Bestes Gegenbeispiel: Diego Armando Multrusdonna. Nach einigen Probetrainings bei den Buben als angeblich zu ballverliebtes Weichei geschmäht, hat er bei den "Rathaus-Buben" eine sportliche Heimat gefunden und sich zum Spielgestalter mit dem Kämpferherz am rechten Fleck entwickelt. Oder Benny Lacoeur, bei den Buben von Alison R. als Außenstürmer verdrängt, ist er für sein neues Team Luis Figo und Roberto Carlos in einer Person.

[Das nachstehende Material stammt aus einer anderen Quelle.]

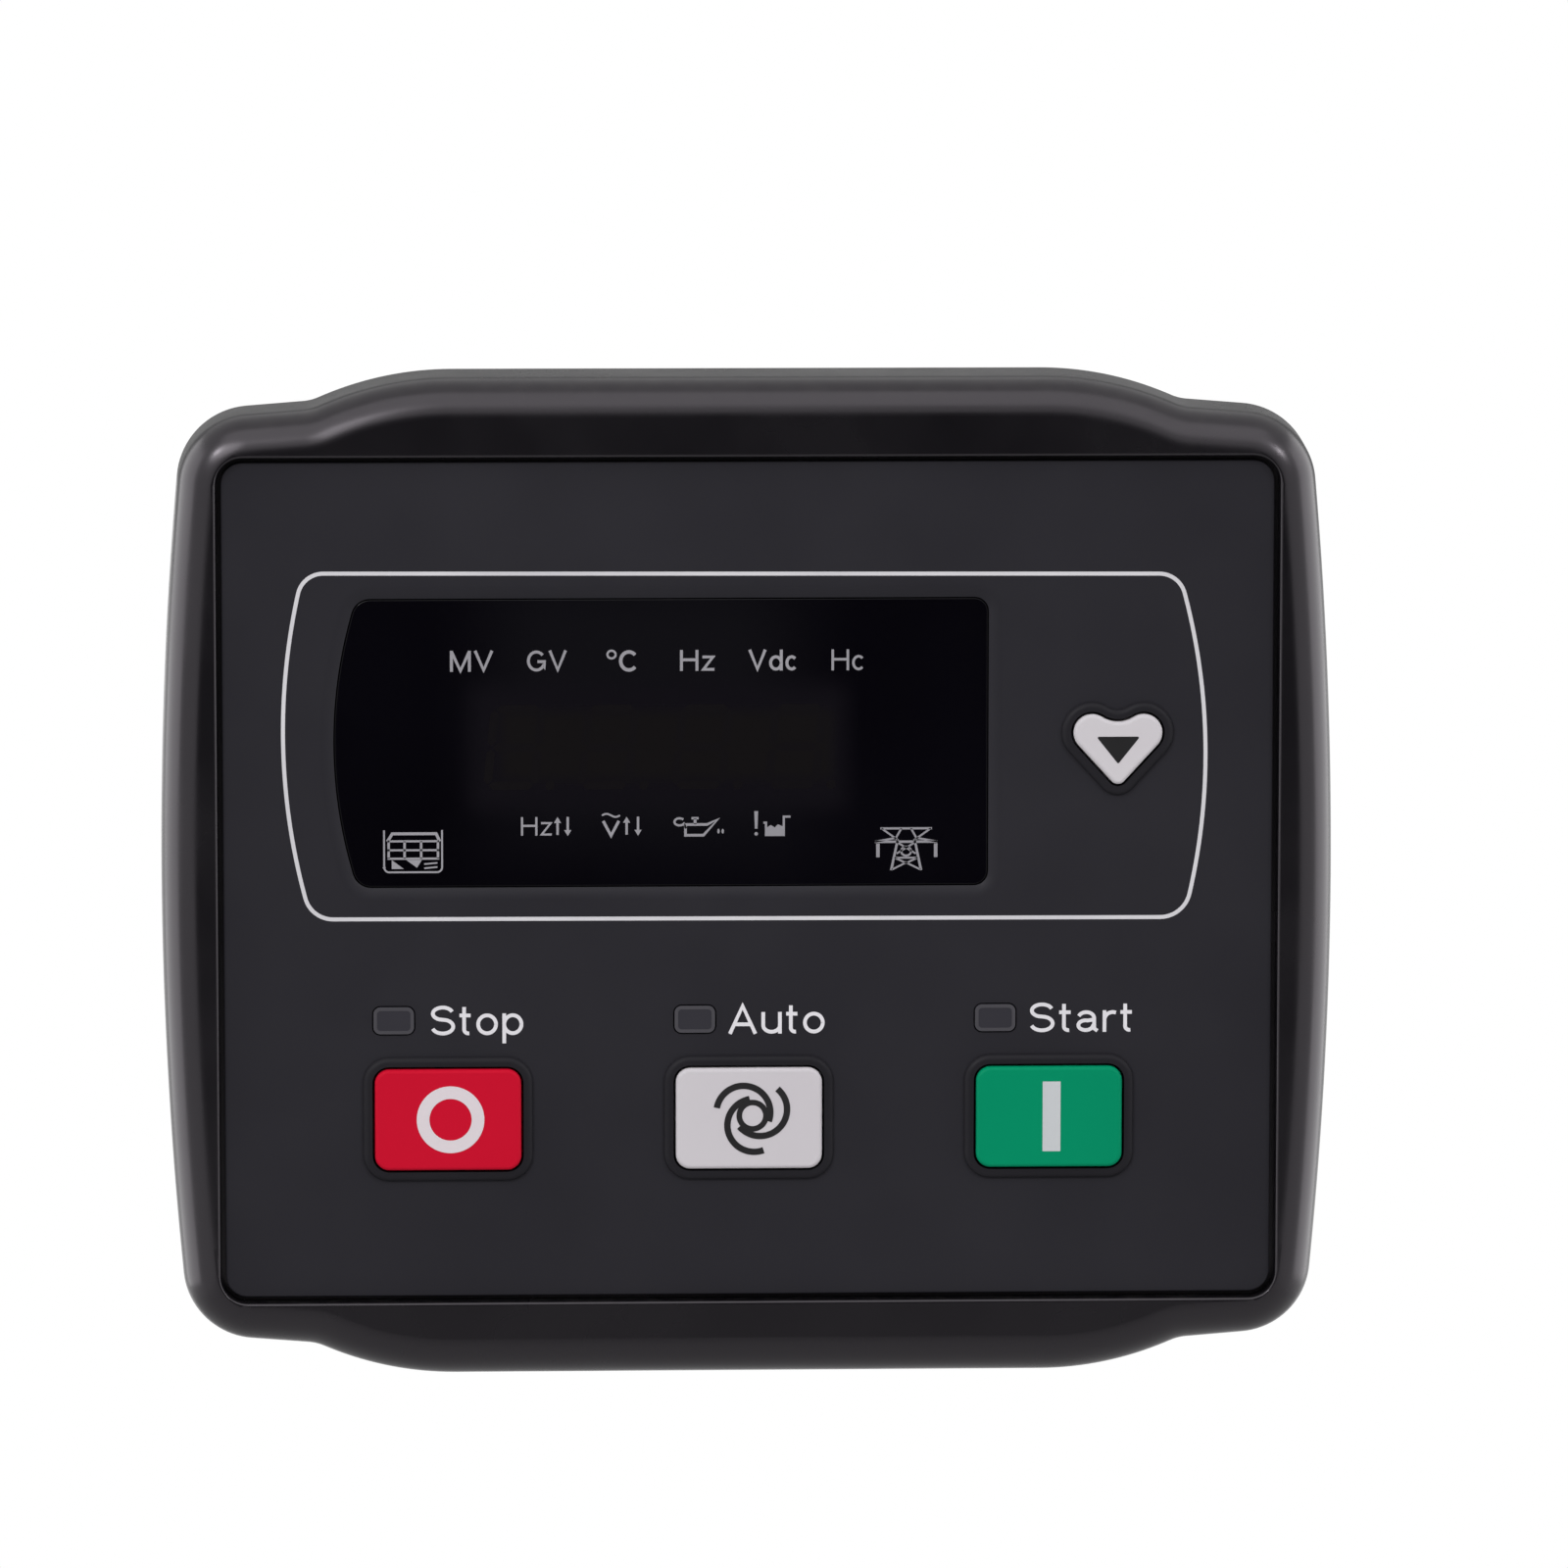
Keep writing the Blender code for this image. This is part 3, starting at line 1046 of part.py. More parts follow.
def build():
    """Clear the scene and make every part."""
    for obj in list(bpy.data.objects):
        bpy.data.objects.remove(obj)
    for name in (PARTS, CUTTERS):
        bpy.context.scene.collection.children.link(bpy.data.collections.new(name))
    make_front_bezel()
    make_gasket()
    make_facia()
    make_lens()
    for name, finish_name in (("stop", "key_red"), ("auto", "key_white"), ("start", "key_green"),
                              ("scroll", "key_white")):
        make_key(name, finish_name)
    for name, (x, z) in lamp_places().items():
        make_lamp(name, x, z)
    make_display()
    make_board("display_board", BOARD_FRONT_Y, CAVITY_HALF_WIDTH - BOARD_GAP, [], legend_places())
    make_board_screws("display_board_screw", BOARD_REAR_Y + SEAT, 1)
    pins = [pin for ways, row in HEADER_ROWS.values() for pin in header_pins(ways, row)]
    make_board("power_board", POWER_FRONT_Y, HOUSING_HALF_INSIDE - BOARD_GAP, pins, [])
    make_board_screws("power_board_screw", POWER_FRONT_Y - SEAT, -1)
    for name, (ways, row) in HEADER_ROWS.items():
        make_header(name, ways, row)
    make_service_socket()
    relay_z, supply_z = part_rows()
    make_relays(relay_z)
    make_supply_parts(supply_z)
    make_link()
    make_rear_housing()
    make_housing_screws()
    for name, side in (("left", -1), ("right", 1)):
        make_clip("clip_" + name, side)
        make_clamp_screw("clamp_screw_" + name, side)


build()
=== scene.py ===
"""Studio scene of a generating-set start controller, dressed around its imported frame.

Frame: X to the right, Y into the panel, Z up, in metres. Sizes in the classes are in
millimetres and turn into metres where a mesh is made.
"""

import json
import logging
import math
from dataclasses import dataclass, field
from enum import Enum
from typing import Sequence

import bmesh
import bpy
from mathutils import Matrix, Vector

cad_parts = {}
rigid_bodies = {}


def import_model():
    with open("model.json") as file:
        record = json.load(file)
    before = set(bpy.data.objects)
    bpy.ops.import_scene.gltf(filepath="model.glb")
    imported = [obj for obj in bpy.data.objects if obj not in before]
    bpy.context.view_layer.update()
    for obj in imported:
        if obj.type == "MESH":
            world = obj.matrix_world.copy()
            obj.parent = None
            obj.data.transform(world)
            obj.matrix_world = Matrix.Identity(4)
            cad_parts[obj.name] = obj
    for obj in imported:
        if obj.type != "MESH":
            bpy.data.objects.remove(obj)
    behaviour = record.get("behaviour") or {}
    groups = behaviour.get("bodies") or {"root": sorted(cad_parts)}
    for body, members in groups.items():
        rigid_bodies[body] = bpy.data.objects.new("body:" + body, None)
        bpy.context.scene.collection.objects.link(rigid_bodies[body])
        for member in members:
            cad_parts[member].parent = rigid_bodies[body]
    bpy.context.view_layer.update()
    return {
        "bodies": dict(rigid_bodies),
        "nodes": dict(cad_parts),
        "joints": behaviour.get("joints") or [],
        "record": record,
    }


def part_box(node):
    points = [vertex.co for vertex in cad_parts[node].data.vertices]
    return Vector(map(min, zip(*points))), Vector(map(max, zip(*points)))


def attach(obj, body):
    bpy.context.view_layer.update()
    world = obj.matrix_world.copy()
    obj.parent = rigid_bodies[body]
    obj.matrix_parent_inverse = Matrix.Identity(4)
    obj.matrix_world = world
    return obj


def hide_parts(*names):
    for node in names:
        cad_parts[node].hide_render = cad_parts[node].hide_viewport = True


LOG = logging.getLogger("controller")

# Metres in a millimetre, and the depth of the moulds' texture in metres.
MM = 0.001
GRAIN_DEPTH = 0.00003

# How far a cutter runs past a face, and the gap between seated pieces, in millimetres.
OVERLAP = 0.5
CLEARANCE = 0.03

# Colour sockets of a mix node.
MIX_FIRST = 6
MIX_SECOND = 7
MIX_RESULT = 2

# Screen colour of dust, and the white of the surroundings.
DUST = (150, 147, 142)
PURE_WHITE = (1.0, 1.0, 1.0, 1.0)

Point = tuple[float, float]
Path = Sequence[Point]
Place = tuple[float, float, float]
Colour = tuple[float, float, float]
Node = bpy.types.Node
Socket = bpy.types.NodeSocket
Tree = bpy.types.NodeTree


class Body(Enum):
    """The bodies that pieces ride on."""

    ROOT = "root"
    STOP = "stop_button"
    AUTO = "auto_button"
    START = "start_button"
    SCROLL = "scroll_button"


class Slot(Enum):
    """Material slots of the record."""

    BEZEL = "bezel_plastic"
    FACIA = "facia_film"
    LENS = "lens_plastic"
    RED = "key_red"
    WHITE = "key_white"
    GREEN = "key_green"
    LAMP = "lamp_plastic"
    SWITCH = "switch_plastic"
    LED = "led_plastic"
    DIGIT = "digit_plastic"
    BOARD = "circuit_board"
    COMPONENT = "component_plastic"
    RELAY = "relay_plastic"
    HEADER = "header_plastic"
    HOUSING = "housing_plastic"
    RUBBER = "gasket_rubber"
    STEEL = "steel"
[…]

Buben-Manager Ulibert mußte sich bei seiner Stipvisite am Spielfeldrand harte Nachfragen der Presse anhören: Wieso hat man solche Nachwuchstalente einfach ziehen lassen? Letztlich blieb ihm nur die Flucht mit dem Wagen seines eigenen Nachwuchses. Katsche Kreutz, für einen Tag zum Ehrenspielführer der "Rathaus-Buben" ernannt, zeigte sich ungewohnt sentimental: "In diesem Team hat der Fußball seine Seele wiedergefunden. Football's coming home. Hier ist er wieder, was er sein sollte: ein Sport von Proleten für Proleten!"